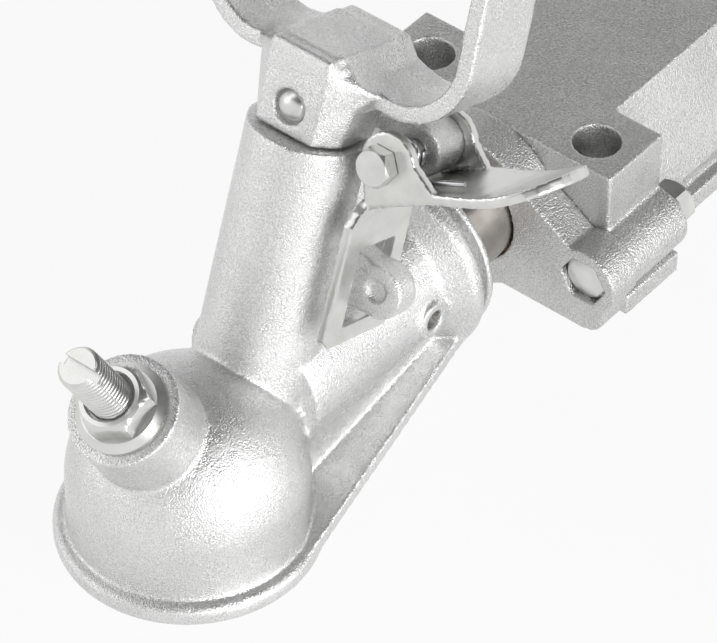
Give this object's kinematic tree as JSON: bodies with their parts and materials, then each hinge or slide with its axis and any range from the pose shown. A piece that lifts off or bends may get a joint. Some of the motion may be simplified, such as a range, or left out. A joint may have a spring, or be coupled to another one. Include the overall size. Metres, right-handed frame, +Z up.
{
  "type": "trailer coupling head",
  "caption": "Cast trailer coupling head for a 50 mm tow ball, with a lift handle, a side safety latch, a wear adjusting screw and an override shaft that slides in a bolt-on body.",
  "frame": {"origin": "centre of the four mounting holes, on the underside of the body", "axes": "+X forward towards the tow ball, +Y towards the side with the latch, +Z up"},
  "size_m": [0.329, 0.1338, 0.1721],
  "materials": {
    "cast": "sand-cast, silver zinc coat",
    "zinc": "bright zinc plated",
    "ground_steel": "ground, lightly browned",
    "spring_steel": "drawn wire",
    "bush": "turned"
  },
  "bodies": {
    "body": {"body_casting": "cast", "front_plate": "cast", "front_bush": "bush", "rear_bush": "bush", "clamp_bolt_left": "zinc", "clamp_washer_left": "zinc", "clamp_nut_left": "zinc", "clamp_bolt_right": "zinc", "clamp_washer_right": "zinc", "clamp_nut_right": "zinc"},
    "head": {"head_casting": "cast", "shaft": "ground_steel", "shaft_cross_pin": "ground_steel", "stop_ring": "spring_steel", "adjusting_screw": "zinc", "adjusting_lock_nut": "zinc", "plunger_spring": "spring_steel"},
    "jaw": {"ball_clamp": "ground_steel"},
    "handle": {"handle": "cast", "handle_pin": "zinc", "locking_plunger": "ground_steel", "latch_bolt": "zinc", "latch_nut": "zinc"},
    "latch": {"latch_plate": "zinc", "latch_spring": "spring_steel"}
  },
  "joints": [
    {"name": "override_slide", "type": "slide", "parent": "body", "child": "head", "axis": [-1, 0, 0], "range_m": [0, 0.015]},
    {"name": "handle_lift", "type": "slide", "parent": "head", "child": "handle", "axis": [-0.3256, 0, 0.9455], "range_m": [0, 0.01], "stiffness_N_per_m": 1500, "springref_m": -0.01, "deforming": ["plunger_spring"]},
    {"name": "latch_turn", "type": "hinge", "parent": "handle", "child": "latch", "pos_m": [0.14517, 0.026, 0.09965], "axis": [0.9455, 0, 0.3256], "range_deg": [0, 45]},
    {"name": "jaw_slide", "type": "slide", "parent": "head", "child": "jaw", "axis": [-1, 0, 0], "range_m": [0, 0.003]}
  ],
  "couplings": [
    {"joint": "latch_turn", "follows": "handle_lift", "rad_per_m": 78.5},
    {"joint": "jaw_slide", "follows": "handle_lift", "ratio": 0.3}
  ]
}
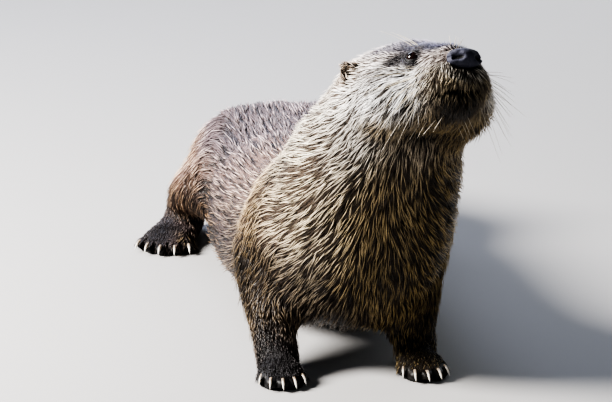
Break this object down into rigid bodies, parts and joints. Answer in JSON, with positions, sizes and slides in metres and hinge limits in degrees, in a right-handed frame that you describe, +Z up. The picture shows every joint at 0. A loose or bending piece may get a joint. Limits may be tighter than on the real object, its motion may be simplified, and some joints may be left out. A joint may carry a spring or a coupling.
{
  "type": "river otter",
  "caption": "Life-size still model of a river otter standing low on four feet, head raised and turned to its left, tail laid on the floor behind it.",
  "frame": {"origin": "on the floor, under the middle of the whole animal's box in X and Y", "axes": "+X along the trunk from the tail to the head, +Y to the animal's left, +Z up; the soles are on Z = 0"},
  "size_m": [0.9474, 0.3564, 0.2891],
  "materials": {
    "body_coat": "damp brown fur in short locks",
    "pale_coat": "damp silvery fur on cheeks, lips and throat",
    "leg_and_tail_coat": "short dark brown fur lying flat",
    "foot_skin": "wet near-black skin and very short fur",
    "nose_skin": "moist pebbled dark grey skin",
    "eye": "wet dark brown eye",
    "claw": "pale translucent horn"
  },
  "bodies": {
    "root": {"rump": "body_coat", "trunk": "body_coat", "chest": "body_coat", "neck": "body_coat", "tail_base": "leg_and_tail_coat", "tail_middle": "leg_and_tail_coat", "tail_tip": "leg_and_tail_coat", "head": "pale_coat", "lower_jaw": "pale_coat", "nose": "nose_skin", "eye_left": "eye", "eye_right": "eye", "ear_left": "body_coat", "ear_right": "body_coat", "foreleg_right_upper": "body_coat", "foreleg_right_lower": "leg_and_tail_coat", "foreleg_right_foot": "foot_skin", "foreleg_right_claw_1": "claw", "foreleg_right_claw_2": "claw", "foreleg_right_claw_3": "claw", "foreleg_right_claw_4": "claw", "foreleg_right_claw_5": "claw", "foreleg_left_upper": "body_coat", "foreleg_left_lower": "leg_and_tail_coat", "foreleg_left_foot": "foot_skin", "foreleg_left_claw_1": "claw", "foreleg_left_claw_2": "claw", "foreleg_left_claw_3": "claw", "foreleg_left_claw_4": "claw", "foreleg_left_claw_5": "claw", "hindleg_right_upper": "body_coat", "hindleg_right_lower": "leg_and_tail_coat", "hindleg_right_foot": "foot_skin", "hindleg_right_claw_1": "claw", "hindleg_right_claw_2": "claw", "hindleg_right_claw_3": "claw", "hindleg_right_claw_4": "claw", "hindleg_right_claw_5": "claw", "hindleg_left_upper": "body_coat", "hindleg_left_lower": "leg_and_tail_coat", "hindleg_left_foot": "foot_skin", "hindleg_left_claw_1": "claw", "hindleg_left_claw_2": "claw", "hindleg_left_claw_3": "claw", "hindleg_left_claw_4": "claw", "hindleg_left_claw_5": "claw"}
  },
  "joints": []
}
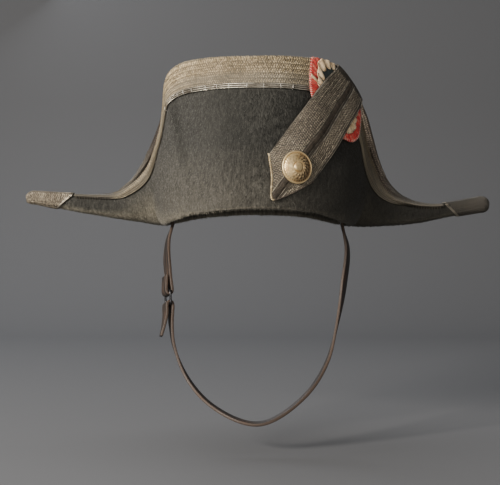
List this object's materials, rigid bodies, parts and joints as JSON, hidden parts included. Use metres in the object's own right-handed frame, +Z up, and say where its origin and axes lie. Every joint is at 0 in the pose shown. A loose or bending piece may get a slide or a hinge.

**WORK TO COMPLETE**
Scan the data above; copy every line where "from" appears.

**RESPONSE**
Give this object's kinematic tree as JSON: bodies with their parts and materials, then each hinge or slide with its axis and any range from the pose shown. A piece that lifts off or bends may get a joint. Some of the motion may be simplified, such as a range, or left out. A joint may have a spring, or be coupled to another one. Include the overall size. Metres, right-handed frame, +Z up.
  "frame": {"origin": "on the floor, under the middle of the whole animal's box in X and Y", "axes": "+X along the trunk from the tail to the head, +Y to the animal's left, +Z up; the soles are on Z = 0"},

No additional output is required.